Blacklands by Belinda Bauer is a beautifully written story of a boy and his grandmother. Twelve-year-old Steven Lamb lives in poverty with his mother, grandmother (his nan) and brother in a village on Exmoor. This is not a happy little family, and Steven is certain that the blame for all of this lies in the kidnapping and murder of his uncle when Billy Peters was eleven years old by a serial child molester. Billy's body was never found and Steven knows that if he can bring closure to his nan by finding her son's body, everything in his family will change. Steven spends all of his spare time digging along Exmoor trying to find his uncle's body. Then one day a teacher mentions that he is good at writing letters, and he seizes on the idea that if he writes a good enough letter to his uncle's killer, Arnold Avery, he can get the man to divulge where the boy's body is buried. Steven writes the letter to the imprisoned Avery, and when Avery realizes that his correspondent is a little boy, a deadly game of cat and mouse ensues. Bauer's depiction of Steven as a boy desperately yearning for a family is touching. Steven is not precocious or gifted or witty or cute or athletic, but is an ordinary boy who is focused on one thing--finding his uncle's body. His mom and nan are so involved in their own miseries that they are barely aware of him as anything other than a body that has to be fed and clothed. They are not malicious or evil; they are just stuck in malaise and cannot see beyond their own pain. They do their duty by him, but little more. This was a hard book to put down, especially the last few chapters. I enjoyed it very much and I look forward to future books by Belinda Bauer.
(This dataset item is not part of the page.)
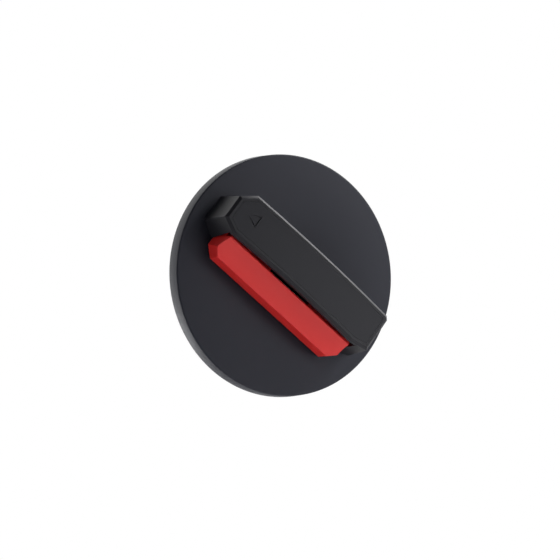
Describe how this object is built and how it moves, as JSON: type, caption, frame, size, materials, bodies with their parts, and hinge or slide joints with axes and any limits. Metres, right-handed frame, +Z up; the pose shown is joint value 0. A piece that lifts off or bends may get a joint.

Can't Believe It's a First Novel

I am waiting impatiently for Belinda Bauer's next novel. It is hard to believe that "Black Lands" is her first. Her writing is on a par with experienced best-selling authors. Ms. Bauer's detailed description of the setting allows the reader to feel the dreariness and hopelessness of the main characters' lives. "The street was narrow and winding and, in summer, tourists smiled at the seaside-painted terraces with their doors opening right onto the pavement and their quaint shutters. But the rain made the yellow and pink and sky-blue houses a faint reminder of sunshine, and a refuge only for those too young, too old, or too poor to leave." She allows us inside the minds of both the young boy and the criminal. One can actually feel what the characters are feeling. Ma. Bauer's vivid descriptions allowed me to travel to England in my mind and I heard the characters speaking with a British accent. The setting and characters alone do not a novel make. The story line of "Black Lands" is very intriguing and kept me totally absorbed. I would highly recommend this book to anyone who loves a good thriller and everything British. Even my non-Anglophile friends are lined up to borrow it.

Uncanny Voice, Harrowing Soul

Lonely, nerdy Steven Lamb has one goal in life: finding his murdered Uncle Billy's remains. When random digging on a British moor turns up nothing, the pre-teen has a brainstorm. When Arnold Avery, England's worst serial killer since Ian Brady, receives cryptic letters from SL asking about his exploits, he rediscovers what it feels like to hold life and death in his hands. It isn't long before Longmoor prison is too small for this ambitious killer. "Blacklands" is not a crime novel. Belinda Bauer's debut is a literary investigation into the minds of a crime-obsessed boy and the killer whose shadow lingers over a grieving family. Steven struggles to find who he is and to stand up for himself in cruel, poverty-ridden Southwest England. Avery wants to recapture the glory of his heady psychopathology, and no one but himself is real enough to matter. This novel is intensely English. Casual references to Maltesers, Steven Gerrard, and Milk Tray had even this long-term Anglophile rushing to Google. Thus, getting through this book may require an effort from a more committedly American audience. But the investment of time and strength will be worth it when the boy's and the killer's shared monstrosities come to life in an explosion of literary weight. Bauer's voices are uncanny. Her insights into the process by which an ordinary person becomes a killer are chilling. And her views on a family caught in the long shadow of violence can harrow the soul. She writes in an omniscient tone that writers haven't much used in the last forty years, so her storytelling can feel somewhat old-fashioned even when it's very contemporary. But the tension and the emotional mass never stop ascending until the brutal climax. For literary fiction fans and crime devotees alike, this novel has the potential to take readers into a dark place and emerge cathartically purged. Bauer's debut is blood-curdlingly realistic while never losing an edge of ironic humor. And its all-too-human characters have the power of a punch in the gut. This is an author, and a novel, not to be missed.